We understand that for many entrepreneurs, submitting your business proposal to a VC can be quite daunting. At TVP we aim to do between 4 and 6 deals a year but we receive many hundreds of applications. As a consequence many business proposals are declined by TVP after a very rapid review. To avoid this happening to you, here are some things to check for:
- Do you fit within our investment criteria (both ICM industry sector and connection with Australia or New Zealand)?
- Have you clearly explained a compelling value proposition for a target market segment?
- Have you demonstrated an understanding of the competitive forces in the target market and your competitive advantage?
- Have you provided a clear plan of how you are going to find, and sell to customers?
- Have you shown you have the right team to execute the plan or can hire one?
- Have you clearly explained how much money will be required to develop the business and how it will be spent?
- Have you set out milestones against which progress will be measured?
- Have you provided information to support what the business is worth today, how much it might be worth in the future, and how investors might realize their investment?

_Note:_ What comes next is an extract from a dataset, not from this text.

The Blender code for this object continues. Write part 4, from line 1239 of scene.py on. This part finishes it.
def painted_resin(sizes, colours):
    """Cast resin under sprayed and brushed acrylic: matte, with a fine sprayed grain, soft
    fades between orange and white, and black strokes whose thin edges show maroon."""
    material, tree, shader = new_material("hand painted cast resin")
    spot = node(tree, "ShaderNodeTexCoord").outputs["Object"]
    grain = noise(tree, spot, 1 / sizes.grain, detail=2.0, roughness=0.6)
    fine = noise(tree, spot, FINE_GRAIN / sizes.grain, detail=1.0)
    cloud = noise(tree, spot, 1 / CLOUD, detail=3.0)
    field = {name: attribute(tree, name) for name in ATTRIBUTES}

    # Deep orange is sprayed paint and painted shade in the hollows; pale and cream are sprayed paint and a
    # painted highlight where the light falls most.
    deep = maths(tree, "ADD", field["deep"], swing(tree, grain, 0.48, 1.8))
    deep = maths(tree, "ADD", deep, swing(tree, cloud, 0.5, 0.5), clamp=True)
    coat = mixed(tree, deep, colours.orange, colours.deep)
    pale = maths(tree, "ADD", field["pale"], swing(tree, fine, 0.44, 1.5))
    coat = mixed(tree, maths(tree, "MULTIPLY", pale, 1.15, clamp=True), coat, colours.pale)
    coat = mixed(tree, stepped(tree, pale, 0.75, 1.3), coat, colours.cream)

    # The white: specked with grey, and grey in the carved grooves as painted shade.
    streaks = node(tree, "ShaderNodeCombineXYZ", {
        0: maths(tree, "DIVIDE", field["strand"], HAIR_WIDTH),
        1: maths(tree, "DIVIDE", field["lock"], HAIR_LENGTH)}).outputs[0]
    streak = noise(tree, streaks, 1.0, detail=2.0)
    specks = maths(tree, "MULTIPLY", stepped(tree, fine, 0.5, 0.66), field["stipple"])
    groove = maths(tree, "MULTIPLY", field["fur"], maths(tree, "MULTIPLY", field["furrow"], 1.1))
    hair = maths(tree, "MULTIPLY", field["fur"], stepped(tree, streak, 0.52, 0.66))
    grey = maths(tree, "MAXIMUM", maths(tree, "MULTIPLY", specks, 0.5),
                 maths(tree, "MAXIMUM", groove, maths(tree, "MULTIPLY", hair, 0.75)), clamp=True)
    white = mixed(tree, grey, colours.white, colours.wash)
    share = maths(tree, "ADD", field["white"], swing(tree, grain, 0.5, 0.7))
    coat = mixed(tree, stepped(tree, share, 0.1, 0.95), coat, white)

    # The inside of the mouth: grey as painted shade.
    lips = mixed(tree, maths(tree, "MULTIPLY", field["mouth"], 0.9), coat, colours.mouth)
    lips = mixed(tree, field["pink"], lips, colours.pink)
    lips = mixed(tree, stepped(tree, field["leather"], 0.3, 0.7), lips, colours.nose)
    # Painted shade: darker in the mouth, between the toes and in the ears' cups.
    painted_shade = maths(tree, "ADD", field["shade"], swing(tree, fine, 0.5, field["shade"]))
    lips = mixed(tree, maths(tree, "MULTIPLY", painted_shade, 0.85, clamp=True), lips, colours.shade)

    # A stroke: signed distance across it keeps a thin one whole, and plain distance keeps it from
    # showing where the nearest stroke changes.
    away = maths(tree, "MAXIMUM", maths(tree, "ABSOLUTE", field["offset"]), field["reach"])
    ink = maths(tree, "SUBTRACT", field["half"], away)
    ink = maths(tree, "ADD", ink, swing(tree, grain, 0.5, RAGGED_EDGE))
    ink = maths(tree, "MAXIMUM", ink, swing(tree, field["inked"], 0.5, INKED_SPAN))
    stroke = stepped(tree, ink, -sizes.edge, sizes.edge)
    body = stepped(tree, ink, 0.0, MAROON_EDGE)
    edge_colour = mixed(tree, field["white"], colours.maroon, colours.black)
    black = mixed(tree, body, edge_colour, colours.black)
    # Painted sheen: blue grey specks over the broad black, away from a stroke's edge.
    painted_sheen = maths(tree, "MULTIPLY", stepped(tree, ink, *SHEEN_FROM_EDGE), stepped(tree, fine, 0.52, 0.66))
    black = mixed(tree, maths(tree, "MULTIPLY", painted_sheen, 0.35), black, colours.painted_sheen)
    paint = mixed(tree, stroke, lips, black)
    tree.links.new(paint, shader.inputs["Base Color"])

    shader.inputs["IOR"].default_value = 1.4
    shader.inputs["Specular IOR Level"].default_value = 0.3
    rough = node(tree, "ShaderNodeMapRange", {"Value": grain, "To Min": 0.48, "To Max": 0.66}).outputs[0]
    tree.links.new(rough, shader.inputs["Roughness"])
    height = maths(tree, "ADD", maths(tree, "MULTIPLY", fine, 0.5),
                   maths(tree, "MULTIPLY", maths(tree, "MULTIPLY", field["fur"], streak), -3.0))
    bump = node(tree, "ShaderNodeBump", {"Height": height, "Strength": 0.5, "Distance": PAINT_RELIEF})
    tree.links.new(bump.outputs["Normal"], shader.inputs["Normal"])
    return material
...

- Have you provided relevant third party evidence to support key claims and assertions made in the proposal?
- Have you demonstrated you understand the risks and challenges facing the business and how you will deal with these?
You may want to consider working with an investment advisor to enhance your submission, although this is not essential.

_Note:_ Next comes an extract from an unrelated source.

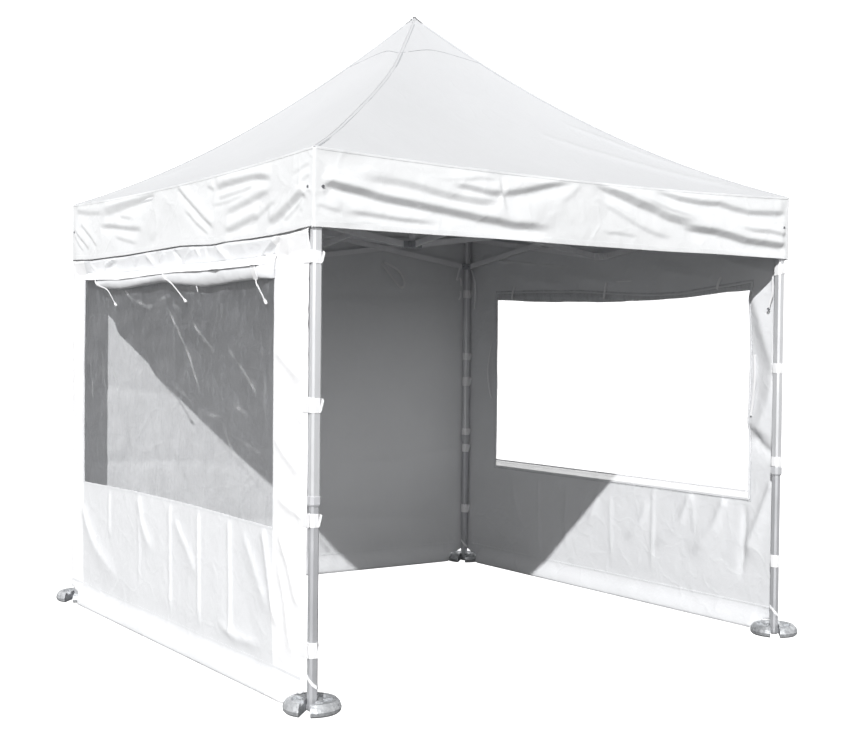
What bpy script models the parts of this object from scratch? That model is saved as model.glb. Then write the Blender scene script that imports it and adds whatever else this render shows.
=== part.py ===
"""Folding marquee, 3 m square, standing up with its roof, three side walls and leg weights.

Metres, +Z up. The origin is on the floor under the roof's peak. The open front faces -Y.
Four telescopic legs carry a scissor frame of aluminium bars, which opens like an accordion:
two crossing pairs of bars along each side, and one pair from the middle of each side to the
centre, where a mast holds the roof's peak up.
"""

import math

import bmesh
import bpy
from mathutils import Matrix, Vector

for old in list(bpy.data.objects):
    bpy.data.objects.remove(old, do_unlink=True)

# Legs: two square tubes, one sliding in the other, with their long edges cut off
LEG_AXIS = 1.469
OUTER_LEG_WIDTH = 0.045
OUTER_LEG_CHAMFER = 0.009
OUTER_LEG_BOTTOM = 0.888
INNER_LEG_WIDTH = 0.0402
INNER_LEG_CHAMFER = 0.009
INNER_LEG_TOP = 1.45
TUBE_WALL = 0.002
FOOT_WIDTH = 0.044
FOOT_HEIGHT = 0.028
COLLAR_WIDTH = 0.0536
COLLAR_CHAMFER = 0.012
COLLAR_HEIGHT = 0.044
COLLAR_TOP_BEVEL = 0.003
COLLAR_LIP = 0.006

# How much narrower the foot cap and the collar are at each height above their lower end
FOOT_ROUNDING = ((0.012, 0.0), (0.003, 0.004), (0.0, 0.012))
COLLAR_ROUNDING = ((0.016, 0.0), (0.006, 0.003), (0.0, 0.011))

# Scissor frame: flat bars with round ends, in two layers side by side
UPPER_PIVOT_Z = 2.368
LOWER_PIVOT_Z = 2.172
BAR_HEIGHT = 0.034
BAR_THICKNESS = 0.014
LAYER_OFFSET = 0.0075
BAR_END_STEPS = 5
PIN_RADIUS = 0.007
PIN_HEAD = 0.0025
PIN_SIDES = 8
BRACKET_HEIGHT = 0.040
BRACKET_HALF = 0.0264
MID_BRACKET_HALF = 0.024
FORK_REACH = 0.034
FORK_PIVOT = 0.0205
FORK_PLATE = 0.0035
MAST_RADIUS = 0.018
MAST_WALL = 0.0016
MAST_TIP_SLOPE = 1.20
MAST_TIP_RADIUS = 0.001
MAST_TIP_PLUG = 0.03
ROUND_SIDES = 16

# Roof, valance and walls
ROOF_HALF = 1.503
EAVE_Z = 2.420
PEAK_Z = 3.490
HIP_SAG = 0.52
FACE_SAG = 0.030
EAVE_SAG = 0.028
CLOTH = 0.003
ROOF_CLOTH = 0.004
VALANCE_BOTTOM_Z = 2.072
WALL_INSIDE = 1.4965
WALL_TOP_Z = 2.360
WALL_BOTTOM_Z = 0.010
WALL_FRONT_Y = -1.437
WALL_CORNER = 1.4915
LIFT_START = 1.302
LIFT_END = 1.334
LIFT_Z = 0.064
LIFT_TOP_Z = 0.085

# Windows: where each one's corners hang, as Y and Z, from the lower front corner round
RIGHT_WINDOW = ((-1.262, 0.791), (1.131, 0.755), (1.131, 1.945), (-1.262, 1.945))
LEFT_WINDOW = ((-1.170, 0.780), (1.270, 0.715), (1.270, 1.950), (-1.170, 1.930))
WINDOW_LAP = 0.022
WINDOW_SHEET = 0.0012

# Rolled-up window covers: the height of each roll's ends, and how much lower its middle hangs
ROLL_RADIUS = 0.027
ROLL_END = 0.8
ROLL_STEPS = 12
ROLL_SEAM_Z = 1.985
RIGHT_ROLL_Z = 1.936
RIGHT_ROLL_SAG = 0.045
LEFT_ROLL_Z = 1.912
LEFT_ROLL_SAG = 0.010

# Leg weights: round castings with a slot that lets them slide onto a leg
WEIGHT_RADIUS = 0.128
WEIGHT_HEIGHT = 0.056
WEIGHT_RIM_TOP = 0.100
WEIGHT_HOLLOW_EDGE = 0.086
WEIGHT_HOLLOW_DEPTH = 0.016
WEIGHT_BOSS = 0.050
WEIGHT_EDGE = 0.004
WEIGHT_SLOT = 0.0526
WEIGHT_RIB = 0.009
WEIGHT_RIBS = 5
WEIGHT_SEGMENTS = 28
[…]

TVP aims to invest in approximately 4 to 6 new companies in a year. In order for our relatively small team to spend adequate time working with the short list of 20 to 30 investment candidates that we review in depth each year, we need to quickly reject many applications that potentially fit our criteria. We seek to respect all applicants by quickly rejecting businesses that we consider unlikely to make it through our process. A rejection may be made for a variety of reasons that do not necessarily reflect on the quality of the business or the management team.